Your 10,000 steps a day goal appears to be built on bad science

Where did the 10,000 steps figure come from? [Photo: Getty]

Want to get fit? You know the drill. 10,000 steps a day should keep you on the healthy straight and narrow.

Like eating five portions of fruit and veg a day, the 10,000 step rule has become part of the stay-healthy gospel.

You can barely walk down the street without someone marching past checking their steps and by 2020 it is estimated that there will be 500m wearables keeping track of our daily stomps.

But, according to The Guardian research is increasingly finding that 10K steps is actually an arbitrary figure based on bad science. Oh.

So, where did the figure come from?

The idea that we should be clocking up 10,000 steps actually began in Japan in the mid-60s. But far from being a carefully researched figure, it was actually the result of a marketing campaign designed to capitalise on the Tokyo Olympics.

The company Yamasa designed the world’s first wearable step-counter, a device called a manpo-kei, which literally translates as “10,000-step meter”.
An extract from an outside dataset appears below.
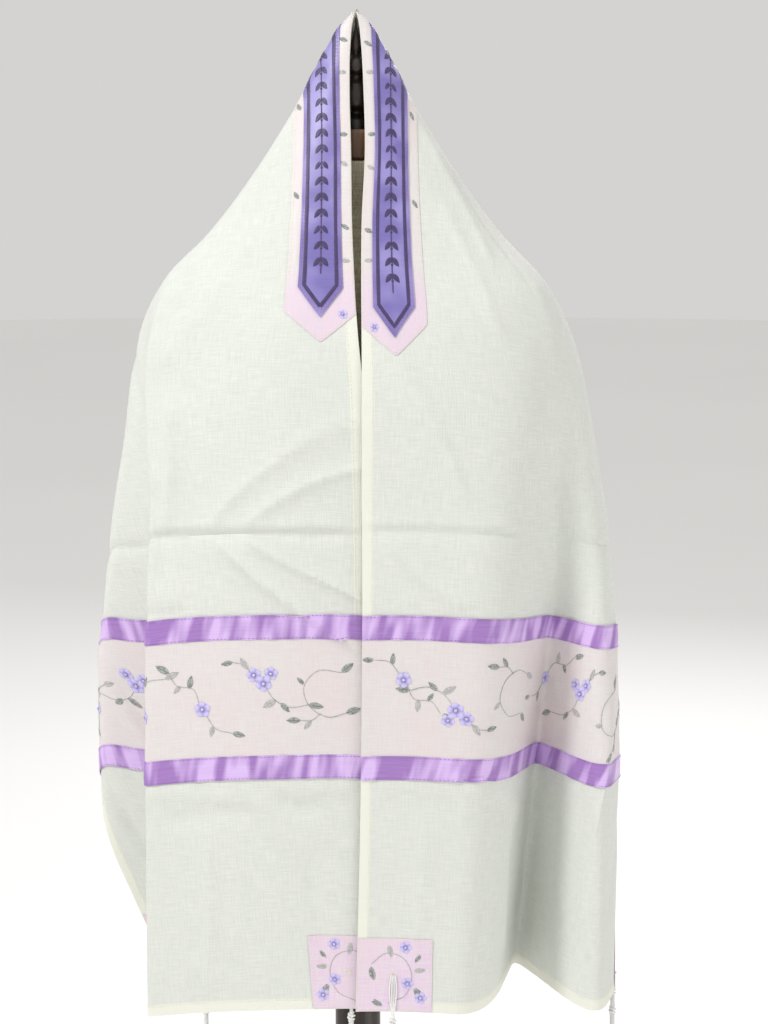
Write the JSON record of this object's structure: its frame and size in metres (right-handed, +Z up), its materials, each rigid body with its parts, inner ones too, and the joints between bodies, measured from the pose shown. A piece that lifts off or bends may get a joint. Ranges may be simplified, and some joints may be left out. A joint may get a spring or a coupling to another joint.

But according to Prof David Bassett, head of kinesiology, recreation and sport studies at the University of Tennessee, there wasn’t any scientific basis for the figure.

“They just felt that was a number that was indicative of an active lifestyle and should be healthy,” he told The Guardian.

But while organisations such as the World Health Organisation and the American Heart Foundation have also adopted the 10,000 steps as a daily activity recommendation, experts have started to question whether it is really the optimum number.

Earlier this year, Public Health England (PHE) and the Royal College of GPs said focusing on time, rather than distance or quantity of steps, can reduce the risk of early death by up to 15%.

Official new advice revealed that focussing on a brisk 10-minute walk is just as beneficial for your health.

The official recommendation is for adults to carry out at least 150 minutes of moderate to vigorous physical activity a week.

This has been linked to health benefits including a lowered risk of type 2 diabetes, cardiovascular disease and some cancers.

Should we still be aiming for 10,000 steps [Photo: Getty]marie

The new guidance followed a criticism by a leading computer scientist of apps that set users step rather than time targets.

According to Dr Greg Hager, from Johns Hopkins University in the US step counting apps could be driving people to chase over-ambitious goals.

He said “very few” of the estimated 165,000 available healthcare apps are based on scientific evidence.

Interestingly it was recently revealed that Google Fit has decided to remove the step goal completely from the health and fitness platform in its latest update.

Instead, the app will encourage users to focus more on the amount of time they spend a day exercising, rather than the number of steps that they complete.

It follows an investigation by medical journalist Michael Mosley with Professor Rob Copeland for BBC One documentary The Truth About Getting Fit which found doing short bursts of “moderate to vigorous” exercise on a daily basis is more beneficial than achieving 10,000 steps a day, despite consisting of less physical activity overall.

What’s more there are concerns that for some people, who are not used to carrying out vigorous exercise or who are chronically ill, making a rapid jump to 10,000 steps a day could have negative consequences on health.

For others, the daily goal may seem intimidating and can have the opposite intention of increasing daily activity.

The 10,000 step rule also doesn’t take into consideration the intensity of the movement.

So should we all just be silencing our Fitbits and settling down for a night on the sofa?

Not quite.

WHO recommends that adults aged between 18 and 64 do at least 150 minutes of moderate to intense exercise a week, which works out to be just over 20 minutes of exercise every day.

Bearing all that in mind, it’s probably a good idea to focus more on your weekly physical activity rather than how many steps you did walking to Starbucks and back.